_Short task:_
Repeat verbatim only the lines from the opening of the material below through the one that contains "lid_height = 38.0".

_Data shown:_
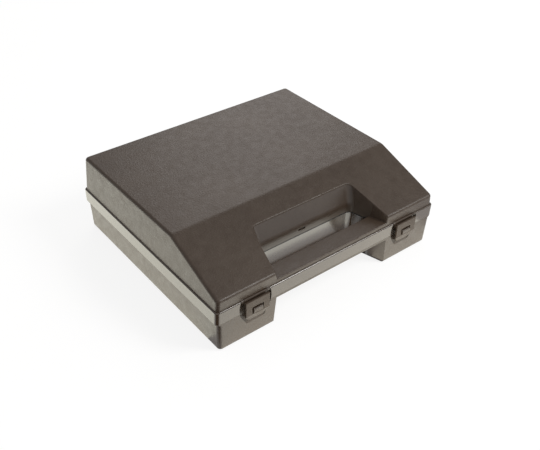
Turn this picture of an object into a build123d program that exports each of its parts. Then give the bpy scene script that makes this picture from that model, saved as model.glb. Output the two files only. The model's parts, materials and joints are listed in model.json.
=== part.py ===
import os
from math import atan, cos, degrees, hypot, radians, sin, tan

from build123d import *

# Plastic transit case with a moulded grip, two front latches and a rear pin hinge.
# Millimetres. Origin: centre of the flat underside. +X right, +Y back, +Z up.

# Overall sizes of the closed case
case_width = 270.0
case_depth = 239.5
base_height = 47.0
lid_height = 38.0

# Base: collar band under the rim, and the drafted body below it
band_height = 14.0
band_step = 1.8
band_step_drop = 2.2
band_corner = 4.0
body_corner = 4.0
base_side_draft = 1.4
base_front_draft = 2.1
base_bottom_radius = 3.0
ledge_flat = 0.1
floor_thickness = 2.5
cavity_draft = 0.8
cavity_corner = 4.0
floor_corner_radius = 2.0

# Lid: flat top, sloping front and a low upright lip
ledge_width = 1.5
lid_wall = 2.0
lid_corner = 4.0
lid_edge_radius = 3.0
lid_crease_radius = 10.0
lid_side_draft = 3.6
lid_back_draft = 4.8
lip_height = 11.0
crease_from_front = 73.8

# Locating tongue that stands up from the base inside the lid wall
tongue_clearance = 0.3
tongue_thickness = 1.4
tongue_height = 3.0
tongue_lead_in = 0.5

# Hand opening behind the grip bar, given at the parting level
grip_to_latch = 11.8
grip_side_slope = 0.27
grip_back_from_front = 42.6
grip_corner = 6.4
grip_lid_side_draft = 11.3
grip_lid_low_draft = 2.0
grip_lid_back_draft = 21.2
grip_bend_height = 10.0
grip_bend_reach = 4.0
grip_bend_steps = 4
grip_base_side_draft = 4.5
grip_base_back_draft = 3.0
grip_edge_radius = 1.0

# Grip bar: a trough in the base, capped by a strip of the lid
bar_depth = 20.7
bar_height = 17.1
bar_cap_height = 4.0
bar_wall = 2.5
bar_edge_radius = 2.5
bar_cap_edge_radius = 0.9

# Slot through the lid's back wall of the hand opening
slot_offset = -5.0
slot_length = 8.4
slot_height = 2.0
slot_rise = 4.7

# Latches
latch_from_side = 41.9
latch_width = 26.2
latch_plate_thickness = 1.8
latch_plate_proud = 3.3
latch_top_drop = 1.4
latch_straight_height = 17.2
latch_height = 23.3
latch_tip_half = 8.1
latch_grip_drop = 16.0
latch_grip_angle = 20.0
latch_edge_radius = 0.5
window_width = 12.4
window_height = 7.2
window_drop = 7.6
window_corner = 0.8
window_edge_radius = 0.3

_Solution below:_
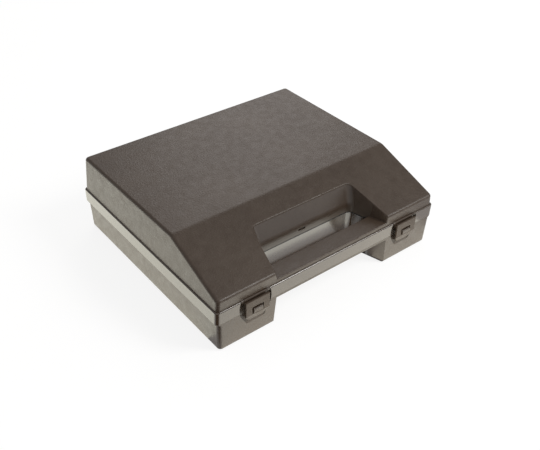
Turn this picture of an object into a build123d program that exports each of its parts. Then give the bpy scene script that makes this picture from that model, saved as model.glb. Output the two files only. The model's parts, materials and joints are listed in model.json.
=== part.py ===
import os
from math import atan, cos, degrees, hypot, radians, sin, tan

from build123d import *

# Plastic transit case with a moulded grip, two front latches and a rear pin hinge.
# Millimetres. Origin: centre of the flat underside. +X right, +Y back, +Z up.

# Overall sizes of the closed case
case_width = 270.0
case_depth = 239.5
base_height = 47.0
lid_height = 38.0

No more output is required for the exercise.